Judge Gregory Katsas wrote a partial dissent, but only to go even farther than his colleagues in saying that he would have ordered pretrial release for Munchel and Eisenhart right away, instead of sending the case back to Lamberth for another round of arguments. A federal magistrate judge had originally agreed to release Munchel and Eisenhart to home confinement with location monitoring, and Katsas wrote that Lamberth “gave no plausible explanation for why these stringent conditions would not reasonably ensure public safety.”
“Their misconduct was serious, but it hardly threatened to topple the Republic. Nor, for that matter, did it reveal an unmitigable propensity for future violence,” Katsas wrote.

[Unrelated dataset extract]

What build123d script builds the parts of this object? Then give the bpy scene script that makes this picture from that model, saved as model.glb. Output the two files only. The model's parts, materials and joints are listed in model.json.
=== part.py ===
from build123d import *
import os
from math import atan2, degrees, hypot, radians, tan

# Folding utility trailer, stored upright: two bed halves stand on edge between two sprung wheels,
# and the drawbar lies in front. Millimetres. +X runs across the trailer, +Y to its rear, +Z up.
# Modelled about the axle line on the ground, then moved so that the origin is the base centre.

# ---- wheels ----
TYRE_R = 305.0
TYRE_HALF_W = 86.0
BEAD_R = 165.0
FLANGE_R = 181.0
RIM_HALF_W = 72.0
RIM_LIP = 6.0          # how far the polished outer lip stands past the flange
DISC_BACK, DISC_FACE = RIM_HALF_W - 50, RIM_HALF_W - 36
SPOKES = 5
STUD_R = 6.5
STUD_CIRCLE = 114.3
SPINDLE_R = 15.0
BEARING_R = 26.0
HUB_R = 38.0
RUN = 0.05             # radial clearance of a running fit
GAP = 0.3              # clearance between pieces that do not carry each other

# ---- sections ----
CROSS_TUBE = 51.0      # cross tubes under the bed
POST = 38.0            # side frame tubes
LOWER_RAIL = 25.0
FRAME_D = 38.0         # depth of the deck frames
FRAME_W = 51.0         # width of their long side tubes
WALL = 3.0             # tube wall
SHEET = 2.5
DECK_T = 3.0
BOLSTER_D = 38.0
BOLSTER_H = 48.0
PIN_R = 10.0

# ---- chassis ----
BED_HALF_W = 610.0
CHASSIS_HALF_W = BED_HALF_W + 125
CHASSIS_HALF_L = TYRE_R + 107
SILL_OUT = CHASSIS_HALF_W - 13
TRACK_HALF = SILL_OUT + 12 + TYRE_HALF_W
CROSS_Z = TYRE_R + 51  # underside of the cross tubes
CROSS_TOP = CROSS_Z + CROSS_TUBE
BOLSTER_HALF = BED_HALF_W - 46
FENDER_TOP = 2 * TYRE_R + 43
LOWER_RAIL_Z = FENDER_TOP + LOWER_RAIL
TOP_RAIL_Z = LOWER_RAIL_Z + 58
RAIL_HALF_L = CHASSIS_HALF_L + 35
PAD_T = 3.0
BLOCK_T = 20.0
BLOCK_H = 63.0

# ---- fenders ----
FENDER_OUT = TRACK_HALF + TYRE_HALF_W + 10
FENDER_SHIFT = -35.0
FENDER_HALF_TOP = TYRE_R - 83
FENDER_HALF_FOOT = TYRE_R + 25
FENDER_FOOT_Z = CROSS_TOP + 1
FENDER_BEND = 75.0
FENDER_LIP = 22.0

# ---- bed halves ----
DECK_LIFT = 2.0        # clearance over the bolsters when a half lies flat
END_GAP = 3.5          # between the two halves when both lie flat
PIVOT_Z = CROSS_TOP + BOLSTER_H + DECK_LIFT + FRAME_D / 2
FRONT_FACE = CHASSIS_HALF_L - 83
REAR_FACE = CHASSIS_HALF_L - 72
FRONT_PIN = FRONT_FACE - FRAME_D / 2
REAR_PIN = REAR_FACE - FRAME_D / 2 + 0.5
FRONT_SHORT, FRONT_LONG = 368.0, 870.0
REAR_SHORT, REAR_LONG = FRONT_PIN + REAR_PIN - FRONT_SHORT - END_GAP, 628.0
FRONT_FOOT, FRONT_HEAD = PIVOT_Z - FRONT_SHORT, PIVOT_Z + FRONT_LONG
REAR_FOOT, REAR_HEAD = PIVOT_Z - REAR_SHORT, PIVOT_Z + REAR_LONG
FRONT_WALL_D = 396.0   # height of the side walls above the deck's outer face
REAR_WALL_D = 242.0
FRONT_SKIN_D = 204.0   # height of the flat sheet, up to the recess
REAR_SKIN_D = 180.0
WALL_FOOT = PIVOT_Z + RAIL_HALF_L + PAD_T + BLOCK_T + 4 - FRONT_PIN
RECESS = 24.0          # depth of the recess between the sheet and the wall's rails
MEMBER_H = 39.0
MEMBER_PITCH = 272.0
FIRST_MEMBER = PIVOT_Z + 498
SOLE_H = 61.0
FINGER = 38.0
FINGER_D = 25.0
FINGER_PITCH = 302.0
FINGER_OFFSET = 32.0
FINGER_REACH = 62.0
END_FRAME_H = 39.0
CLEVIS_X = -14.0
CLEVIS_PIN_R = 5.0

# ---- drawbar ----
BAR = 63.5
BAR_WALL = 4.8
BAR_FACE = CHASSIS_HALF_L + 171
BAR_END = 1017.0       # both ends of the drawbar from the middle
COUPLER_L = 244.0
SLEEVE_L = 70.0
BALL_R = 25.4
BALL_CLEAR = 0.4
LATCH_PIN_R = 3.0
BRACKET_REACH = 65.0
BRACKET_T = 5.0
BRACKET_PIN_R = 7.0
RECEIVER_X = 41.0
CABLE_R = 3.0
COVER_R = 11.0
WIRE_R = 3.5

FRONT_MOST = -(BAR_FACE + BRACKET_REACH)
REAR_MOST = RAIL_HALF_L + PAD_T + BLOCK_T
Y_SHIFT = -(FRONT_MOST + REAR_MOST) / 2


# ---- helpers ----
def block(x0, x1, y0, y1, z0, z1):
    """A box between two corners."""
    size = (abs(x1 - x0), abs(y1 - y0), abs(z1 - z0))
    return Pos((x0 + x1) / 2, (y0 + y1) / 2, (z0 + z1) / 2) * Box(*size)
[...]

Judges will often reject the suggestion that the party of the president who nominated them has any bearing on their decisions. But the ideological diversity of the panel in Munchel and Eisenhart’s case — which was unanimous in pushing back against the government — is notable given the politically charged context around the Capitol insurrection cases. Wilkins was confirmed under former president Barack Obama, Rogers was confirmed under former president Bill Clinton, and Katsas was confirmed under former president Donald Trump.
Lawyers for Munchel and Eisenhart and a spokesperson for the US attorney’s office in DC did not immediately return requests for comment.